The repetition of mirages throughout the book seems to indicate a much larger issue: can the sailors trust what they see? Out in the nearly featureless waters, anything on the horizon can signal a complete change in circumstances, and it often does, so the disappointment associated with a false vision is devastating.
"One naval arcitect's calculations project that if the Essex had been a new ship, her oak planking would have withstood even this tremendous blow. Since the whale did punch a hole in the bow, the Essex's twenty-one-year-old planking must have been significantly weakened by rot or marine growth."
A common problem in the story is that the men were so near to salvation in so many instances. Here, the shipwreck would never have occurred had the shipowners garnered less greed and more prudence.
"The same men who had worked so cheerfully at modifying the whaleboats were suddenly bludgeoned by despair. '[T]he miseries of their situation came upon them with such force,' Chase remembered, 'as to produce spells of extreme debility, approaching almost to fainting.' Even though it had been almost two days since their last meal, they found it impossible to eat. Their throats parched by anxiety, they indulged instead in frequent drinks of water."

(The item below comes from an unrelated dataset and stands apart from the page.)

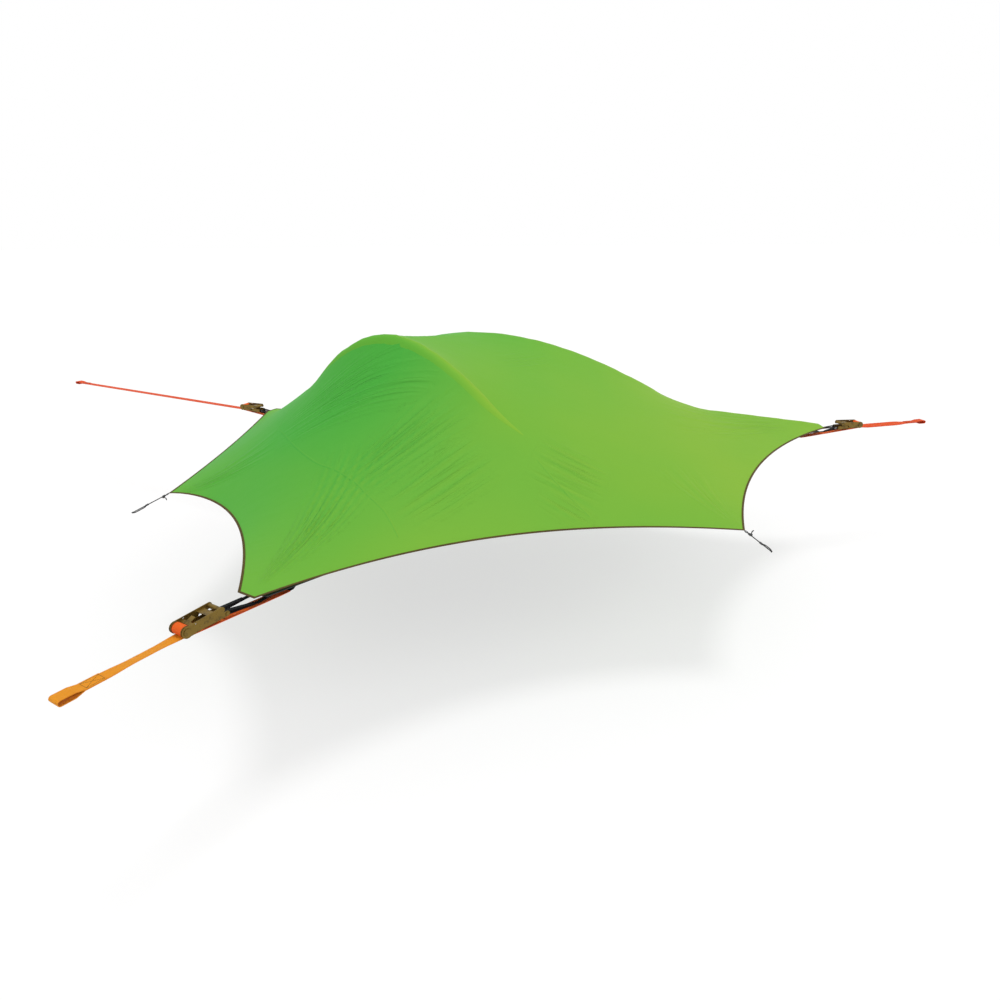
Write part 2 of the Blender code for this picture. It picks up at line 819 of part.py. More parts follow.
def make_winding(corner, parent):
    """The strap's turns on the spool, as one spiral whose end leaves at the bottom."""
    inner = spool_radius + touch_gap + strap_thickness / 2
    outer = winding_radius - strap_thickness / 2
    steps = winding_turns * winding_steps
    path = []
    for i in range(steps + 1):
        share = i / steps
        angle = -math.pi / 2 - 2 * math.pi * winding_turns * (1 - share)
        radius = inner + (outer - inner) * share
        path.append((radius * math.cos(angle), radius * math.sin(angle)))
    least = min(
        math.dist(path[i], path[j])
        for i in range(steps + 1)
        for j in range(i + winding_steps // 2, steps + 1)
    )
    print("least gap between the winding's turns, mm:", round((least - strap_thickness) / MM, 2))
    half = strap_width / 2 - touch_gap
    winding = upright_plate(f"{corner}_strap_winding", [ribbon_outline(path, strap_thickness)], -half, half)
    keep(smooth(winding), "orange_webbing", parent)


def make_strap(corner, parent):
    """The taut strap from the spool to its sewn eye."""
    length = strap_length[corner]
    clear = winding_radius + touch_gap
    bottom = -clear
    top = strap_thickness - winding_radius
    middle = -strap_lift
    shoulder = length + eye_length * eye_shoulder_share
    outside, inside = eye_height / 2, eye_height / 2 - strap_thickness
    facet = eye_height / 4
    end = length + eye_length
    outer = arc((0, 0), clear, math.asin(top / clear), strap_end_angle, strap_end_steps)
    outer += [(length, bottom), (shoulder, middle - outside), (end - eye_seat, middle - outside)]
    outer += [(end, middle - facet), (end, middle + facet), (end - eye_seat, middle + outside)]
    outer += [(shoulder, middle + outside), (length, top + strap_thickness)]
    outer += [(length - stitch_length, top + strap_thickness), (length - stitch_length, top)]
    hole = [(length + strap_thickness * 4, middle), (shoulder, middle - inside)]
    hole += [(end - eye_seat, middle - inside), (end - strap_thickness, middle - facet)]
    hole += [(end - strap_thickness, middle + facet), (end - eye_seat, middle + inside)]
    hole += [(shoulder, middle + inside)]
    half = strap_width / 2
    strap = upright_plate(f"{corner}_strap", [outer, hole], -half, half)
    keep(strap, "orange_webbing", parent)


def side_outline_frame():
    """A frame plate: a round end at the spool, narrowing to the bolt."""
    head = arc((0, 0), disc_radius, *frame_head_arc, head_steps)
    waist = [(disc_radius * x, disc_radius * z) for x, z in frame_waist_shares]
    return head + waist + arc(bolt, frame_end_radius, *frame_end_arc, end_steps)


def slot_outline(angle, near, far, thickness):
    """A pawl's slot through a side plate, along a ray from the spool axis."""
    along = Vector((math.cos(angle), math.sin(angle)))
    across = Vector((-along.y, along.x)) * (thickness / 2 + running_gap)
    corners_2d = [along * near - across, along * far - across, along * far + across, along * near + across]
    return [tuple(c) for c in corners_2d]


def make_frame(corner, parent):
    """The ratchet's frame: two side plates and the web that joins them."""
    holes = [
        circle((0, 0), bearing_radius, round_sides),
        circle(bolt, bearing_share * (bolt_radius + touch_gap), small_sides),
        slot_outline(lock_pawl_angle, lock_near - running_gap, lock_near + slot_length, pawl_thickness),
    ]
    outlines = [side_outline_frame()] + holes
    frame = upright_plate(f"{corner}_ratchet_frame", outlines, -frame_outer, -frame_inner)
    frame.parent = parent
    other = upright_plate("other_plate", outlines, frame_inner, frame_outer)
    web_top = -bolt_drop - frame_end_radius * frame_web_rise_share
    inside = frame_inner + plate_thickness / 2
    start, stop = (-bolt_distance * share for share in frame_web_shares)
    web = box("web", (start, -inside, web_top - plate_thickness), (stop, inside, web_top))
    joined(frame, [other, web])
    keep(frame, "plated_steel", parent)


def make_bolt(corner, parent):
    """The bolt across the frame's inner end, with its head and nut."""
    end = frame_outer + running_gap
    low, high = -end - plate_thickness, end + plate_thickness
    x, z = bolt
    shank = rod(f"{corner}_end_bolt", bolt_radius, (x, low, z), (x, high, z), small_sides)
    shank.parent = parent
    heads = []
    for side in (-1, 1):
        start, stop = (x, side * end, z), (x, side * (end + plate_thickness), z)
        heads.append(rod("head", bolt_radius * bolt_head_share, start, stop, bolt_head_sides))
    joined(shank, heads)
    keep(shank, "plated_steel", parent)


def side_outline_handle():
    """A handle plate: round at the spool, deep, then stepped up to the grip."""
    step = -handle_length * handle_step_share
    head = arc((0, 0), disc_radius, *handle_head_arc, head_steps)
    grip = arc((-handle_length, handle_rise), grip_radius * handle_grip_share, *handle_grip_arc, end_steps)
    under = [(step - handle_step_run, handle_rise * handle_step_rise_share)]
    under += [(step, -disc_radius * handle_step_depth_share)]
    return head + grip + under


def make_handle(corner, parent):
    """The ratchet's handle with its grip and cross plate, closed over the frame."""
    holes = [
        circle((0, 0), bearing_radius, round_sides),
        slot_outline(drive_pawl_angle, pawl_near - running_gap, pawl_near + slot_length, pawl_thickness),
    ]
    outlines = [side_outline_handle()] + holes
    handle = upright_plate(f"{corner}_ratchet_handle", outlines, -handle_outer, -handle_inner)
    handle.parent = parent
    inside = handle_inner + plate_thickness / 2
    grip_ends = [(-handle_length, y, handle_rise) for y in (-inside, inside)]
    grip = rod("grip", grip_radius, *grip_ends, round_sides)
    top = handle_rise * cross_plate_rise_share
    start, stop = (-handle_length * share for share in cross_plate_shares)
    web = box("cross_plate", (start, -inside, top - plate_thickness), (stop, inside, top))
    other = upright_plate("other_plate", outlines, handle_inner, handle_outer)
    joined(handle, [other, grip, web])
    keep(handle, "plated_steel", parent)


def pawl_outline(near, tip, bar_half, tongue_half, tongue_far):
    """A pawl seen from above: a bar with a finger for each wheel and, on some, a tongue to pull it by."""
    inner = wheel_inner - wheel_gap / 2
    far = near + pawl_depth
    points = [(tip, -wheel_outer), (near, -wheel_outer)]
    if bar_half > wheel_outer:
        points += [(near, -bar_half)]
    points += [(far, -bar_half)]
    if tongue_far > far:
        points += [(far, -tongue_half), (tongue_far, -tongue_half)]
        points += [(tongue_far, tongue_half), (far, tongue_half)]
    points += [(far, bar_half)]
    if bar_half > wheel_outer:
        points += [(near, bar_half)]
    points += [(near, wheel_outer), (tip, wheel_outer), (tip, inner)]
    points += [(near, inner), (near, -inner), (tip, -inner)]
    return points


def make_pawl(name, parent, angle, outline):
    """A spring-loaded pawl, its outline turned to slide along a ray from the spool axis."""
    half = pawl_thickness / 2
    pawl = flat_plate(name, [outline], -half, half)
    pawl.data.transform(Matrix.Rotation(-angle, 4, "Y"))
    keep(pawl, "plated_steel", parent)


def make_sling(corner, parent):
    """The black sling from the end bolt to the floor's corner, with the tongue for the strap's tail."""
    level = -strap_lift - floor_top - 2 * touch_gap - patch_thickness - sling_thickness / 2
    ring_radius = bolt_radius + touch_gap + sling_thickness
    bend = sling_bend - ratchet_gap
    finish = -ratchet_gap - patch_length * sling_reach_share
    run = [(bolt[0] - bolt_radius - touch_gap - sling_thickness / 2, bolt[1]), (bend, level), (finish, level)]
    cross_half = frame_inner - touch_gap * 2
    pieces = []
    for side in (-1, 1):
        low, high = sorted((side * cross_half, side * (cross_half - sling_width)))
        ring = [circle(bolt, ring_radius, round_sides), circle(bolt, bolt_radius + touch_gap, round_sides)]
        pieces.append(upright_plate("ring", ring, low + touch_gap, high - touch_gap))
        pieces.append(upright_plate("leg", [ribbon_outline(run, sling_thickness)], low, high))
    half_level = (sling_thickness + touch_gap) / 2
    cross_end = finish + sling_cross_overlap
    cross_start = cross_end - sling_cross_length
    low = (cross_start, -cross_half, level - half_level)
    high = (cross_end, cross_half, level + half_level)
    sling = box(f"{corner}_corner_sling", low, high)
    sling.parent = parent
    tongue_end = -ratchet_gap - tail_end - touch_gap
    tongue = [(cross_start + sling_cross_overlap, level), (tongue_end - tail_bend_run / 2, tail_level)]
    tongue += [(tongue_end, tail_level)]
    outline = ribbon_outline(tongue, strap_thickness)
    pieces.append(upright_plate("tongue", [outline], -strap_width / 2, strap_width / 2))
    joined(sling, pieces)
    keep(sling, "black_webbing", parent)


def make_tail(corner, parent):
    """The strap's loose tail, led from under the winding to the sling's tongue."""
    finish = -ratchet_gap - tail_end
    under_winding = -winding_radius - touch_gap - strap_thickness / 2
    path = [(0, under_winding), (finish + tail_bend_run, tail_level), (finish, tail_level)]
    outline = ribbon_outline(path, strap_thickness)
    tail = upright_plate(f"{corner}_strap_tail", [outline], -strap_width / 2, strap_width / 2)
    keep(tail, "orange_webbing", parent)


def make_ratchet(corner):
    """A corner's whole suspension."""
    parent = bpy.data.objects.new(f"{corner}_spool_axis", None)
    parts.objects.link(parent)
    parent.location = arm(corner, ratchet_reach, 0.0, strap_lift)
    parent.rotation_euler = (0, 0, corners[corner])
    bpy.context.view_layer.update()
    make_spool(corner, parent)
    make_winding(corner, parent)
    make_strap(corner, parent)
    make_frame(corner, parent)
    make_bolt(corner, parent)
    make_handle(corner, parent)
    tongue_half = tongue_width / 2
    drive = pawl_outline(pawl_near, wheel_tip_radius + running_gap, handle_outer, tongue_half, tongue_reach)
    lock = pawl_outline(lock_near, wheel_root_radius + running_gap, wheel_outer, 0, 0)
    make_pawl(f"{corner}_drive_pawl", parent, drive_pawl_angle, drive)
    make_pawl(f"{corner}_lock_pawl", parent, lock_pawl_angle, lock)
    make_sling(corner, parent)
    make_tail(corner, parent)


# Guys
def make_guy(side, start, run):
    """One of the fly's guys: a ring at the fly, a cord with its stopper, and the runner that slides on it."""
    start, run = Vector(start), Vector(run)
    along = run.normalized()
    parent = bpy.data.objects.new(f"{side}_guy_line", None)
    parts.objects.link(parent)
    parent.location = start
    parent.rotation_euler = Vector((1, 0, 0)).rotation_difference(along).to_euler()
    ring_centre = guy_ring_radius + guy_ring_wire + guy_ring_seat
    ring_points = [(ring_centre + x, y, 0) for x, y in circle((0, 0), guy_ring_radius, guy_ring_sides)]
    keep(tube(f"{side}_guy_ring", ring_points, guy_ring_wire, 1, closed=True), "black_webbing", parent)
    cord_start = ring_centre + guy_ring_radius + guy_ring_wire + touch_gap
    length = run.length
    steps = max(2, round((length - cord_start) / guy_cord_step))
    places = [(cord_start + (length - cord_start) * i / steps, 0, 0) for i in range(steps + 1)]
    cord = tube(f"{side}_guy_cord", places, guy_cord_radius, 2)
    keep(cord, "dark_cord", parent)
    middle = cord_start + (length - cord_start) * guy_runner_place_share
    half = guy_runner_length / 2
    ends = [(middle - half, 0, 0), (middle + half, 0, 0)]
    runner = rod(f"{side}_guy_runner", guy_runner_radius, *ends, small_sides)
    runner.parent = parent
    overrun = half * bore_overrun_share
    ends = [(middle - overrun, 0, 0), (middle + overrun, 0, 0)]
    bore = rod("bore", bearing_share * (guy_cord_radius + touch_gap), *ends, small_sides)
    boolean(runner, bore, "DIFFERENCE", parent)
    keep(runner, "black_plastic", parent)


make_fly()
make_canopy()
make_floor()
make_pole("front_pole", front_pole_line)
make_pole("long_pole", long_pole_line)
for corner_name in corners:
    make_ratchet(corner_name)
make_guy("left", left_guy, left_guy_run)
make_guy("front", front_guy, front_guy_run)
make_guy("back", mirrored(front_guy), mirrored(front_guy_run))
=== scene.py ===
"""Looks of a tree tent: its fly, inner tent, floor, poles, guys and the webbing and ratchets that hang it.

Metres, +Z up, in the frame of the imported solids. The three straps' lines meet at the origin.
"""

import json
import logging
import math
from dataclasses import dataclass
from enum import Enum
from typing import Callable, Iterable, Sequence

import bmesh
import bpy
import numpy as np
from mathutils import Matrix, Vector
from mathutils.bvhtree import BVHTree
from mathutils.geometry import delaunay_2d_cdt

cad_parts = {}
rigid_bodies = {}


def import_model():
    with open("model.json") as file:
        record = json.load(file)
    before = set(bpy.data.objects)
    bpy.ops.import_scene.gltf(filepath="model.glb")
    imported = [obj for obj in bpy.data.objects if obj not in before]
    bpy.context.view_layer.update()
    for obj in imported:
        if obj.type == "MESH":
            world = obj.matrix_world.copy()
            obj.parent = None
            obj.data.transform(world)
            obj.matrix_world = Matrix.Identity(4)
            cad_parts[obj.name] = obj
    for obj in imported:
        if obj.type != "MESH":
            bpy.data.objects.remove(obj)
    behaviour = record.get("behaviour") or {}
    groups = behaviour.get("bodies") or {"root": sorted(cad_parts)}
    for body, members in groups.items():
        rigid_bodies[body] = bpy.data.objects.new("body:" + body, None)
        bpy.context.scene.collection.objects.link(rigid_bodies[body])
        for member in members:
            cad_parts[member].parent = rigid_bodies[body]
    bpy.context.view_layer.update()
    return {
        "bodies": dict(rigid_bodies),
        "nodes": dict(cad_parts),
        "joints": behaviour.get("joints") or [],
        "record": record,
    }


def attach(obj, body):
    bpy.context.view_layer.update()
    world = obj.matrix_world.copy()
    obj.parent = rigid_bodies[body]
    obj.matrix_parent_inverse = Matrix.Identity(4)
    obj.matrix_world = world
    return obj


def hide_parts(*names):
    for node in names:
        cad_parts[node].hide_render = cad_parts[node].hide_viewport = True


log = logging.getLogger("tree_tent")
Colour = tuple[float, float, float]
Point = tuple[float, float, float]
Place = tuple[float, float]
Line = Sequence[Vector]
Piece = bpy.types.Object
Socket = bpy.types.NodeSocket
Tree = bpy.types.NodeTree
Node = bpy.types.Node
Material = bpy.types.Material


class Corner(Enum):
    """The tent's three corners."""

    FRONT_LEFT = "front_left"
    BACK_LEFT = "back_left"
    RIGHT = "right"


class Side(Enum):
    """The floor's three sides."""

    FRONT = "front"
    BACK = "back"
    LEFT = "left"


# Handwork: selecting, adding, shaping and finishing meshes
def deselect() -> None:
    """Deselects every object."""
    for obj in bpy.context.view_layer.objects:
        obj.select_set(False)


def activate(obj: Piece) -> Piece:
    """Makes an object the only selected one.

    Args:
        obj: The object.

    Returns:
        The same object.
    """
    deselect()
    obj.select_set(True)
    bpy.context.view_layer.objects.active = obj
    return obj


def apply_modifiers(obj: Piece) -> Piece:
    """Applies an object's modifiers in their order.

    Args:
        obj: The object.

    Returns:
        The same object.
    """
    activate(obj)
    for modifier in list(obj.modifiers):
        bpy.ops.object.modifier_apply(modifier=modifier.name)
    return obj


def shade(obj: Piece, angle: float = 35.0) -> Piece:
    """Smooth shading with the edges kept that turn more than an angle.

    Args:
        obj: The object.
        angle: The angle in degrees.

    Returns:
        The same object.
    """
    activate(obj)
    bpy.ops.object.shade_smooth_by_angle(angle=math.radians(angle))
    return obj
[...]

Without anything to do, the men fell very quickly into depression. The emotional journey of the men is both exhilarating and exhausting to witness, proving Philbrick's mastery of narrative form.
"The act of self-expression - through writing a journal or letters - often enables a survivor to distance himself from his fears. After beginning his informal log, Chase would never again suffer another sleepless night tortured by his memory of the whale."
These men fought both for their sanity and their lives after the wreckage and when they lost their capacity for speech, they still had to find a way to express themselves.
"That night the officers agreed that if they should ever become separated again, no action would be taken to reassemble the convoy."
The men had spent too much time trying to keep the boats together, and yet they felt an immense obligation to find their comrades when they were lost the next day. This points to a fundamental human feature: to remain part of a social group at almost all costs.
"Before he died, Coffin spoke a parting message to his mother, which Pollard promised to deliver if he should make it back to Nantucket. Then Coffin asked for a few moments of silence. After reassuring the others that "the lots had been fairly drawn," he lay his head down on the boat's gunwale. 'He was soon dispatched,' Pollard would later recall, 'and nothing of him left.'"
Coffin and Ramsdell had drawn the tragic lots and were therefore consigned to the fate of death and murder, respectively. The gore that riddles many of the other passages in the service of preserving the gritty and gruesome reality of their situations has no place in this touching moment. The reader is drawn into the voids of 'silence' and 'nothing'-ness instead. Such is the abysmal depth that the sailors had reached at this point, and for many, they would hardly ever surface from it.
"'[T]here was a sudden and unnaccountable earnestness in his manner,' [Chase] wrote, 'that alarmed me, and made me fear that I myself might unexpectedly be overtaken by a like weakness, or dizziness of nature, that would bereave me at once of both reason and life.'"
Nickerson giving in with their rescue only hours away recalls the lesson learned from a World War II psychologist that if any unit lost over 75% percent of its members in battle, there would be no possibility of carrying on. Although Nickerson does not mention this in his own account of the events, Chase's vivid reaction to the event surely allows the reader to imagine that it may have really happened aboard that small whaleboat in the middle of the Pacific.